The truck a buyer is really choosing is a platform to build on. A 4Runner that will see regular water deserves an intake relocation and extended breathers before it deserves a bigger tire, because those are the parts that move the real limit. Match the build to the mission and the 4Runner is one of the most trustworthy water-crossing rigs on the trail; trust the 27.6-inch number on a stock truck in moving water and it becomes a very expensive lesson in where the intake sits.

The Verdict: Respect the Intake, Not the Brochure
The 4Runner's 27.6 in (700 mm) wading depth is a real specification, but it is the ceiling of a careful, slow, calm-water crossing, not a target. The number that actually decides a crossing is the air intake height, which on a stock truck sits low enough to drown before the spec depth in moving or wavy water.

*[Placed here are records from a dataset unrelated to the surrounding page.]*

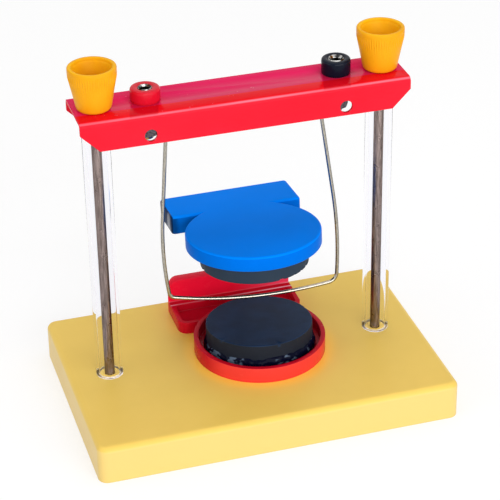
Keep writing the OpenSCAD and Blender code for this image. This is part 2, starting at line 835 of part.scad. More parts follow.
base_board();
post_rod_left();
post_rod_right();
clear_sleeve_left();
clear_sleeve_right();
crossbar();
knob_left();
knob_right();
knob_insert_left();
knob_insert_right();
red_socket_body();
black_socket_body();
red_socket_contact();
black_socket_contact();
socket_washer_left();
socket_washer_right();
socket_nuts();
hanger_tag_left();
hanger_tag_right();
swing_wire();
lower_holder();
upper_holder();
lower_magnet();
upper_magnet();
lower_adhesive();
upper_adhesive();
magnet_yoke();
yoke_foot_screws();
yoke_head_screws();
dish_screws();
rod_washers();
rod_nuts();
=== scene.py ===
"""Looks of the conductor-swing motor demonstrator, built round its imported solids."""

import math

import bmesh
import bpy
from mathutils import Matrix, Vector, noise


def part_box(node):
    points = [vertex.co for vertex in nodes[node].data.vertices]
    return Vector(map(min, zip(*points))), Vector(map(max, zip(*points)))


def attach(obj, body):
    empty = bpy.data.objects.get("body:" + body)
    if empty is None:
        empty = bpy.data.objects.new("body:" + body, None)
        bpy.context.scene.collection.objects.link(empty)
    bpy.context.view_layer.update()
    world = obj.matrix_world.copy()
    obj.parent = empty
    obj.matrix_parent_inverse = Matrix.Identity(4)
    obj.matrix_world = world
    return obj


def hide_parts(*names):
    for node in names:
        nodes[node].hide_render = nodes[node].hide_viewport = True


MM = 0.001
TURN = 2 * math.pi

# the two magnets' tilts, front edge up, in degrees
LOWER_TILT = 3.9
HEAD_TILT = 5.0
# set-back and height of the upper plate's top, and of its screws' seats from there, in millimetres
HEAD_MIDDLE = (1.8, 72.793)
HEAD_SCREW_SEAT = (31.98, -10.7)

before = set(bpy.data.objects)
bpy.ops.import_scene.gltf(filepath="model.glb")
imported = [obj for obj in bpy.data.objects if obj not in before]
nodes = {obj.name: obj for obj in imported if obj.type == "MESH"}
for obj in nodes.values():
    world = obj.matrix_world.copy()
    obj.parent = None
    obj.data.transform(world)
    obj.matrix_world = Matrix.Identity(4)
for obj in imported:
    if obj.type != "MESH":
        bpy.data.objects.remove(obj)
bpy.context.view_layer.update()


# ---------------------------------------------------------------- camera and lamps


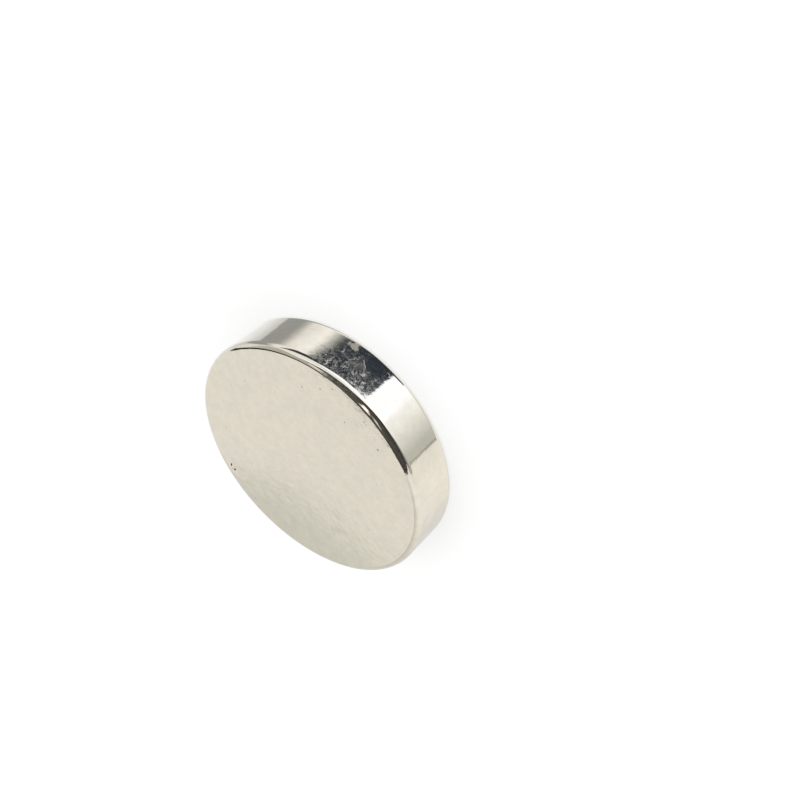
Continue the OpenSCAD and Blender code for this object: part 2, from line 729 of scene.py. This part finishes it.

The technique is free and it is the most important upgrade: enter slowly, keep the bow wave small, walk the crossing first, and treat water higher than about 3/4 of the tire as a reason to reconsider on a stock rig. Fast entry raises the water at the intake no matter what the static depth measured.
The cheap failure to prepare for is the rear diff breather drawing water as the axle cools after the crossing; extended breathers are inexpensive insurance against contaminated gear oil the wading depth never warns about. On the 2025 trucks, remember the Trailhunter's raised scoop is dust management, not a wading snorkel.
Read the crossing, respect the intake, cross slow, and the 4Runner lives up to its water reputation on any trim. Chase the 27.6-inch number on a stock truck in current, and the fine print becomes a hydrolocked engine a long way from a parts store. The spec is what the truck can do; the intake is what it will let you do.